Friday, August 12, 2011

Sustainability

Ghost Writer touches on the periphery of Marti's much-loathed carbon footprint topic discussing sustainability in an HR Leader and Manager context.

So if you haven't been sleeping under a rock, you've heard seemingly endless stream of messages regarding sustainability - the broad term meaning, "How are we going to do this forever without harming the environment?"
However, I think something very big, massive, huge, and overwhelmingly large (dare I say ginormous?) missing from the dialog is sustainability of humans in the workforce. This is the next big thing on two fronts for HR Managers and Leaders.
On front one, this is about the question, "How do we keep enough people employed to buy whatever we're selling?" To protect people, and make more money by avoiding safety issues, many companies automate jobs, and as a fixer of broken stuff, I have no problem with this. We assume people will find work in less strenuous environs or learn to program these robots, but in reality, that means less lucrative service jobs.

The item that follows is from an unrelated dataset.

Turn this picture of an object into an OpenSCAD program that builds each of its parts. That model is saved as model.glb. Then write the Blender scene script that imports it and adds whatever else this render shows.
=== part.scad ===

However, as the self-serve checkout line has shown, even those jobs aren't beyond automation.
On front two, there's the dwindling supply of hard-working knowledge laborers running these ships. No administrative assistants. Slow computers eating valuable minutes. Inefficient, yet necessary for our primitive human selves, travel for face-to-face "show me" follow-up and meetings. Increasingly large responsibilities assigned to an ever-decreasing pool of people with the assumption we will "work smarter" (hate that saying, BTW) or "prioritize" those tasks. Prioritize: secret code word for mindful neglect, strategic procrastination, or in a best case, benign neglect of stuff that should get done (but ain't gonna get done, because I like sleep, but Marti doesn't need it cuz she lives on coffee).
These are the next big questions for HR Management and Leadership. How do we leave people in the process so there is real money circulating to buy things? Secondly, for those in the few jobs left, how do we make those jobs humane? Because, I can tell you, Marti's 16-18 hour days are inhumane, even though she survives them. My Tums habit isn't altogether sustainable either.
Then again, I pull a page from economics class. Will supply and demand take care of this for us? Is our current, unsustainable human resources malaise just a function of shifts in supply and demand that haven't settled into a new normal?